** Start Dataset excerpt **

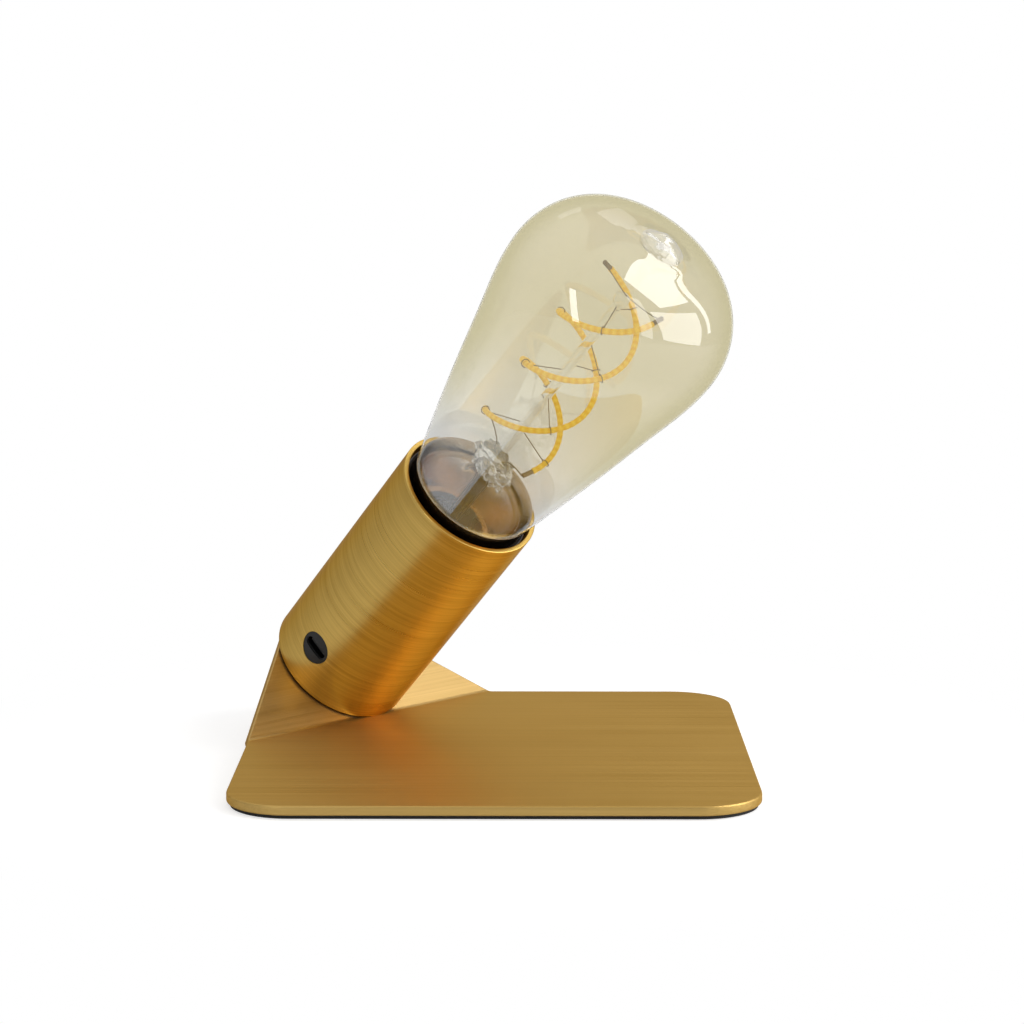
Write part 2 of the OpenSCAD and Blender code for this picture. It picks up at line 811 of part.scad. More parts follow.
// Half outline of the glass, as [radius, height above the rim], set in by a wall
function glass_side(wall) = concat(
    [for (k = [0:len(glass_marks) - 2], i = [0:span_steps - 1])
        let (p = between(glass_marks[k], glass_marks[k + 1], i / span_steps)) [p[1] - wall, p[0]]],
    [for (i = [0:dome_steps])
        let (a = 90 * i / dome_steps, r = i == dome_steps ? 0 : (bulb_r - wall) * pow(cos(a), dome_power))
        [r, widest_h + (dome_h - wall) * sin(a) + crown_up * exp(-pow(r / crown_r, 2))]]
);

neck_r = skirt_outer(skirt_top - neck_depth) - skirt_wall - 0.15;
neck_top_r = skirt_r - skirt_wall - 0.15;
tip_r = 6;
tip_up = 3.2;
tip_sink = 1;

module bulb_glass() color("#e3d3a8", 0.4) on_rim() {
    outside = glass_side(0);
    inside = glass_side(glass_t);
    difference() {
        union() {
            rotate_extrude()
                polygon(concat(
                    [[0, skirt_top - neck_depth], [neck_r, skirt_top - neck_depth], [neck_top_r, skirt_top]],
                    outside
                ));
            // sealed tip
            translate([0, 0, widest_h + dome_h + crown_up - tip_sink])
                rotate_extrude()
                    polygon(concat([[0, 0]], [for (i = [0:8]) let (a = 90 * i / 8)
                        [i == 8 ? 0 : tip_r * cos(a), (tip_up + tip_sink) * sin(a)]]));
        }
        rotate_extrude()
            polygon(concat(
                [[0, skirt_top - neck_depth - 1], [neck_r - glass_t, skirt_top - neck_depth - 1],
                    [neck_r - glass_t, skirt_top - neck_depth], [neck_top_r - glass_t, skirt_top]],
                inside
            ));
    }
}

// Flare and press: a glass funnel fused into the neck, closing upwards into a flat press
module stem() color("#dfe6e8", 0.5) on_rim() {
    flare_r = neck_r - glass_t - 0.05;
    low = skirt_top - neck_depth;
    rotate_extrude()
        polygon([
            [flare_r - 1, low], [flare_r, low], [flare_r, low + 1.4], [11, low + 4.4], [6.6, low + 6.6],
            [4.8, press_bottom], [4.8, press_bottom + 1], [3.8, press_bottom + 1], [3.8, press_bottom - 0.6],
            [5.8, low + 5.8], [10.4, low + 3.5], [flare_r - 1, low + 0.9]
        ]);
    intersection() {
        block([press_w, press_t, press_top - press_bottom], [0, 0, (press_top + press_bottom) / 2]);
        disc(press_w / 2, press_bottom, press_top);
    }
}

// Bead on the rod's upper end
bead_w = 0.8;
bead_h = 3;

module centre_rod() color("#e6ecec", 0.6) on_rim() {
    disc(rod_r, press_top, rod_top, $fn = 32);
    disc(rod_r + bead_w, rod_top - bead_h, rod_top, $fn = 32);
}

module exhaust_tube() color("#dfe6e8", 0.5) on_rim()
    ring(1.9, 1.1, -10, press_bottom);

module bulb_driver() color("#2a6b45") on_rim() {
    deep = skirt_top - skirt_len;
    block([2 * cap_bore_r - 0.8, 1, 12], [0, 0, deep - 7]);
    block([5, 3, 4], [-3, 2, deep - 6]);
    block([6, 2.4, 5], [2, -1.7, deep - 8]);
}

// ---------- bulb: filament ----------

// Angle and height of each strand's lower end
strands = [[0, strand_1_low], [206, strand_2_low]];

// A point of a strand, by the angle turned through from its lower end
function strand_point(strand, turned, r = spiral_r) =
    [r * cos(strand[0] + turned), r * sin(strand[0] + turned),
        strand[1] + spiral_pitch * turned / 360];
function strand_way(strand, turned) =
    unit(strand_point(strand, turned + 1) - strand_point(strand, turned - 1));

strand_rings = 40;
full_turn = 360 * spiral_turns;

function strand_path(strand) =
    [for (i = [0:strand_rings]) strand_point(strand, full_turn * i / strand_rings)];

module filament() color("#e8b23a") on_rim() rotate([0, 0, -head_turn])
    for (s = strands)
        wire(strand_path(s), strand_d / 2);

// Least distance between the strands' surfaces, measured on their path points
strand_gap = min([for (a = strand_path(strands[0]), b = strand_path(strands[1])) norm(a - b)]) - strand_d;
echo(str("least gap between the filament strands: ", strand_gap, " mm"));
// Least gap of a strand to itself, between points half a turn or more apart
half_turn_steps = ceil(strand_rings / spiral_turns / 2);
own_path = strand_path(strands[0]);
own_gap = min([for (i = [0:strand_rings - half_turn_steps], j = [i + half_turn_steps:strand_rings])
    norm(own_path[i] - own_path[j])]) - strand_d;
echo(str("least gap of a filament strand to itself: ", own_gap, " mm"));

terminal_len = 3.4;
terminal_r = strand_d / 2 - 0.2;
// The clip starts clear of the strand's end face, which stands a little askew to it
terminal_gap = 0.05 + strand_d / 2 * sin(full_turn / strand_rings / 2);

module filament_terminals() color("#8c7a4a") on_rim() rotate([0, 0, -head_turn])
    for (s = strands, end = [0, 1]) {
        tip = strand_point(s, end * full_turn);
        way = strand_way(s, end * full_turn) * (end == 0 ? -1 : 1);
        straight_wire(tip + way * terminal_gap, tip + way * terminal_len, terminal_r);
    }

lead_wire_r = 0.3;

module lead_wires() color("#a8895a") on_rim() rotate([0, 0, -head_turn])
    for (i = [0, 1]) {
        side = i == 0 ? 1 : -1;
        s = strands[i];
        tip = strand_point(s, 0) - strand_way(s, 0) * (terminal_len + lead_wire_r);
        exit = [side * 2.6, 0, press_top + 0.05];
        wire(bend(exit, exit + [0, 0, (tip.z - exit.z) / 2], tip), lead_wire_r);
        below = [side * 2.6, 0, press_bottom - 0.05];
        wire([below, [side * 2.4, 0, 0], [side * 2.4, 0, skirt_top - skirt_len - 0.9]], lead_wire_r);
    }

support_at = [20, 130, 240, 350, 460];
support_rise = 2.5;
ring_clear = 0.25;
ring_steps = 12;

// A support: a wire that comes from the rod and curls once round the strand
module support(strand, turned) {
    loop_r = strand_d / 2 + ring_clear + wire_r;
    at = strand_point(strand, turned);
    way = strand_way(strand, turned);
    inwards = -unit([at.x, at.y, 0]);
    aside = cross(way, inwards);
    curl = [for (k = [0:ring_steps]) let (a = 360 * k / ring_steps)
        at + loop_r * (cos(a) * inwards + sin(a) * aside) + way * wire_r * 3 * (k / ring_steps - 0.5)];
    start = -inwards * (rod_r + 0.1) + [0, 0, at.z + support_rise];
    wire(concat([start], curl), wire_r, 6);
}

// Besides the supports, a wire over the rod's top joins the strands' upper clips
module filament_supports() color("#7a6a4c") on_rim() rotate([0, 0, -head_turn]) {
    for (s = strands, turned = support_at)
        support(s, turned);
    ends = [for (s = strands)
        strand_point(s, full_turn) + strand_way(s, full_turn) * (terminal_len + 2 * wire_r + 0.35 * terminal_r)];
    over = [0, 0, rod_top + 2 * wire_r];
    wire(concat(bend(ends[0], [ends[0].x, ends[0].y, over.z], over),
        [for (p = bend(over, [ends[1].x, ends[1].y, over.z], ends[1])) if (p != over) p]), wire_r, 6);
}

base_plate();
base_pad();
foot_pad();
magnet_cup();
foot_magnet();
tube_shell();
bottom_cap();
bottom_cap_screws();
chassis();
control_board();
board_components();
board_screws();
port_bezel();
usb_receptacle();
usb_tongue();
button_bezel();
button_switch();
power_button();
battery_cradle();
battery_cell();
battery_tabs();
battery_leads();
holder_body();
holder_screws();
holder_collar();
holder_thread_shell();
holder_centre_contact();
holder_rivets();
holder_terminals();
holder_leads();
bulb_insulator();
bulb_centre_contact();
bulb_skirt();
bulb_cap();
bulb_glass();
stem();
centre_rod();
exhaust_tube();
bulb_driver();
lead_wires();
filament_terminals();
filament();
filament_supports();
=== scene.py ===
import json
import math

import bmesh
import bpy
import numpy as np
from mathutils import Matrix, Vector, noise


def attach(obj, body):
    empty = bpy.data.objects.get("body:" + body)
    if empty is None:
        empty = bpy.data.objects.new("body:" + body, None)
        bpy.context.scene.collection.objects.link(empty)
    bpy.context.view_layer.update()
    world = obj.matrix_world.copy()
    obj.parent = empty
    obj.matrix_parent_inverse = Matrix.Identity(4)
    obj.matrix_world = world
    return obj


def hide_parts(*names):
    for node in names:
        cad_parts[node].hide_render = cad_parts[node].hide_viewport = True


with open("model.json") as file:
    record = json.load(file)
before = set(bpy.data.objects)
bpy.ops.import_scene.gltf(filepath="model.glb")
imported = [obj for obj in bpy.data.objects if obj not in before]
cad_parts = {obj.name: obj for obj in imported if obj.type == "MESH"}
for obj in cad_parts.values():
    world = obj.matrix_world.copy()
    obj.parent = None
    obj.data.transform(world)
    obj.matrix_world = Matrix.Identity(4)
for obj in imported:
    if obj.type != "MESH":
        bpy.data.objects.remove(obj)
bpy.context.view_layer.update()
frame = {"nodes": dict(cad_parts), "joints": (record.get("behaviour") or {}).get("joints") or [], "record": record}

# ---------------------------------------------------------------- base plate
# Square steel sheet, 2.8 mm, brass-plated and brushed, with one corner folded up by 45
# degrees; the flap is brushed along the fold. The edges are broken by hand with a fine
# file, so a narrow bright rounding runs all the way round.


class Signal:
    """A value in a finish's node tree. Arithmetic on it adds Math nodes, kept() holds it between 0
    and 1, and also() is another output of the same node."""

    def __init__(self, finish, socket):
        self.finish, self.socket = finish, socket

    def sum_of(self, operation, *terms, clamp=False):
        settings = {"operation": operation, "use_clamp": clamp}
        return self.finish.node("ShaderNodeMath", settings, dict(enumerate(terms)))

    def __add__(self, other):
        return self.sum_of("ADD", self, other)

    def __mul__(self, other):
        return self.sum_of("MULTIPLY", self, other)

    def __sub__(self, other):
        return self.sum_of("SUBTRACT", self, other)

    def __rsub__(self, other):
        return self.sum_of("SUBTRACT", other, self)

    __radd__ = __add__
    __rmul__ = __mul__

    def kept(self):
        return self.sum_of("ADD", self, 0.0, clamp=True)

    def also(self, output):
        return Signal(self.finish, self.socket.node.outputs[output])


class Finish:
    """A material, or the world. node() adds a node to it, and surface() sets its shader's sockets."""

    def __init__(self, name, world=False):
        self.material = (bpy.data.worlds if world else bpy.data.materials).new(name)
        self.material.use_nodes = True
        self.tree = self.material.node_tree
        self.shader = self.tree.nodes["Background" if world else "Principled BSDF"]

    def node(self, kind, settings=None, sockets=None, output=0):
        made = self.tree.nodes.new(kind)
        for key, value in (settings or {}).items():
            setattr(made, key, value)
        for key, value in (sockets or {}).items():
            self.feed(made.inputs[key], value)
        return Signal(self, made.outputs[output])

    def feed(self, socket, value):
        if isinstance(value, Signal):
            self.tree.links.new(value.socket, socket)
        else:
            socket.default_value = value

    def surface(self, **sockets):
        for name, value in sockets.items():
            self.feed(self.shader.inputs[name.replace("_", " ")], value)
        return self

    def place(self, turn=(0, 0, 0), shift=(0, 0, 0), stretch=(1, 1, 1)):
        """Object coordinates, turned and shifted, then stretched along each axis."""
        where = self.node("ShaderNodeTexCoord", output="Object")
        turned = self.node("ShaderNodeMapping", {"vector_type": "POINT"},
                           {"Vector": where, "Rotation": turn, "Location": shift})
        return self.node("ShaderNodeVectorMath", {"operation": "MULTIPLY"}, {0: turned, 1: stretch})

    def noise(self, where, scale=1.0, detail=2.0, roughness=0.5):
        return self.node("ShaderNodeTexNoise", {}, {
            "Vector": where, "Scale": scale, "Detail": detail, "Roughness": roughness})

    def blend(self, low, high, share):
        return self.node("ShaderNodeMix", {"data_type": "RGBA"}, {0: share, 6: low, 7: high}, output=2)

    def bump(self, height, depth, strength=1.0):
        return self.node("ShaderNodeBump", {}, {"Height": height, "Distance": depth, "Strength": strength})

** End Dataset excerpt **

=== Task statement ===
Copy verbatim the line that contains "base_plate();", the line that contains "imported = [obj", and all lines between them.

=== Output of the task ===
base_plate();
base_pad();
foot_pad();
magnet_cup();
foot_magnet();
tube_shell();
bottom_cap();
bottom_cap_screws();
chassis();
control_board();
board_components();
board_screws();
port_bezel();
usb_receptacle();
usb_tongue();
button_bezel();
button_switch();
power_button();
battery_cradle();
battery_cell();
battery_tabs();
battery_leads();
holder_body();
holder_screws();
holder_collar();
holder_thread_shell();
holder_centre_contact();
holder_rivets();
holder_terminals();
holder_leads();
bulb_insulator();
bulb_centre_contact();
bulb_skirt();
bulb_cap();
bulb_glass();
stem();
centre_rod();
exhaust_tube();
bulb_driver();
lead_wires();
filament_terminals();
filament();
filament_supports();
=== scene.py ===
import json
import math

import bmesh
import bpy
import numpy as np
from mathutils import Matrix, Vector, noise


def attach(obj, body):
    empty = bpy.data.objects.get("body:" + body)
    if empty is None:
        empty = bpy.data.objects.new("body:" + body, None)
        bpy.context.scene.collection.objects.link(empty)
    bpy.context.view_layer.update()
    world = obj.matrix_world.copy()
    obj.parent = empty
    obj.matrix_parent_inverse = Matrix.Identity(4)
    obj.matrix_world = world
    return obj


def hide_parts(*names):
    for node in names:
        cad_parts[node].hide_render = cad_parts[node].hide_viewport = True


with open("model.json") as file:
    record = json.load(file)
before = set(bpy.data.objects)
bpy.ops.import_scene.gltf(filepath="model.glb")
imported = [obj for obj in bpy.data.objects if obj not in before]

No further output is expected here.